The most important first step for doing anything truly effective is understanding the nature of the system we live in: that the capitalist system requires poverty and exploitation of people and the environment. We need to understand that system based on endless growth in a limited environment is unsustainable and we are living in a time when resources are getting scarcer and the effects of two centuries of industrialization have created a global environmental crisis that threatens our future.

In the short term we need to be aware of efforts like “Move to Amend” to legally assert that corporations are NOT people and of efforts which confront dangerous corporate influence. You won’t find these in the corporate press. We need to be aware of and to expose candidates backed by the biggest and most reactionary industries and corporate fronts. We need to confront our cities about policies that criminalize and exploit poverty. Though most of us feel helpless on our own, we increase our power exponentially when we work together through organizations like Virginia Organizing, the Sierra Club, and other political and issue oriented groups to advocate for our own interest. Wrenching back and defending our rights requires the strengthening of labor laws which empower employees. We also need to break our dependence on wage slavery through cooperative business models that empower us as well as giving us some economic security.
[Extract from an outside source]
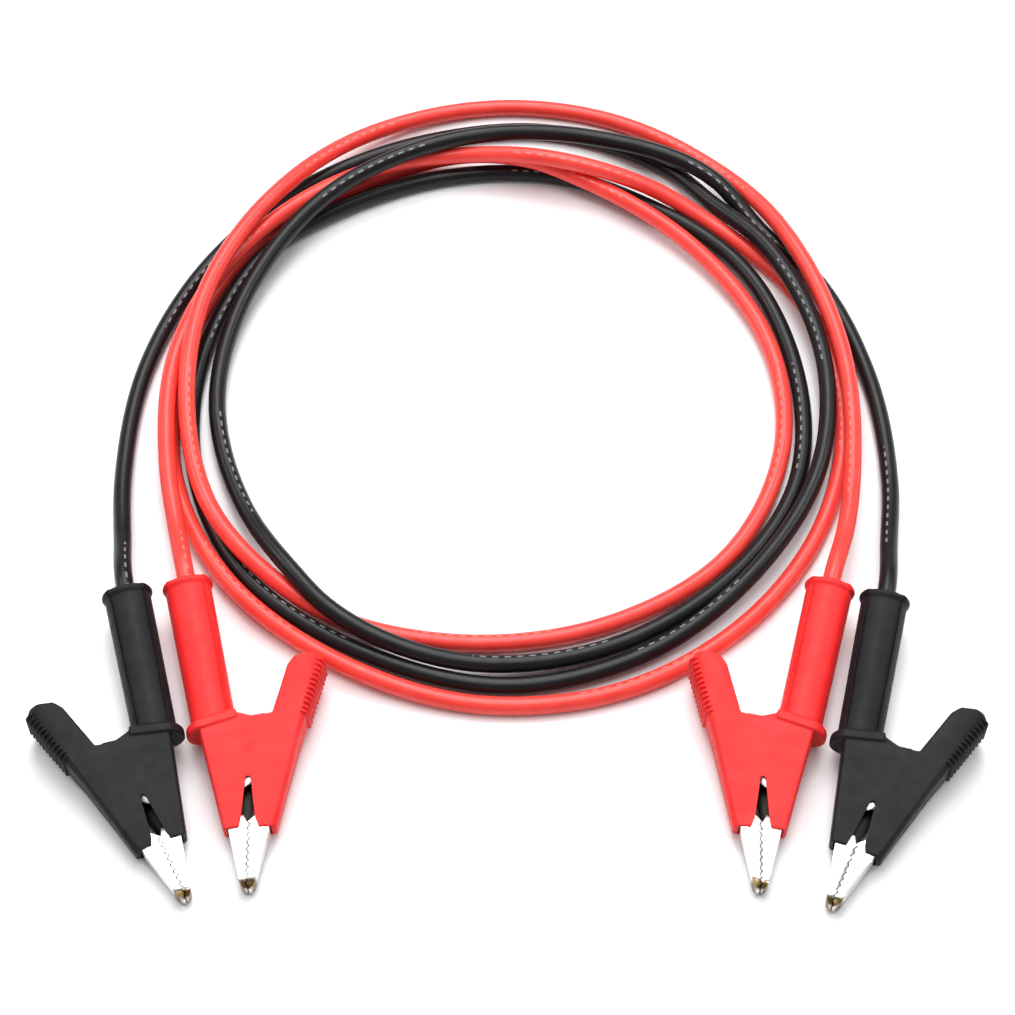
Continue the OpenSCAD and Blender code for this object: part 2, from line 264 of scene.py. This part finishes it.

Ultimately, we must understand that this economic system has lived beyond its usefulness to all but a few and has little but ecological destruction, war, and misery left to offer. It’s time for a paradigm shift that moves us beyond the rule of multinational corporations. We need to separate wealth from power. We need sustainable economics that foster democracy and put human needs and ecological sanity before profits. We do not have to be serfs driven to destitution and worse. Breaking the chains of debt bondage and corrupt corporate power requires a massive movement of informed, organized citizens. For each of us, this is easier and more gratifying than it sounds as communities of solidarity grow. All things considered, doing nothing is much riskier than doing something.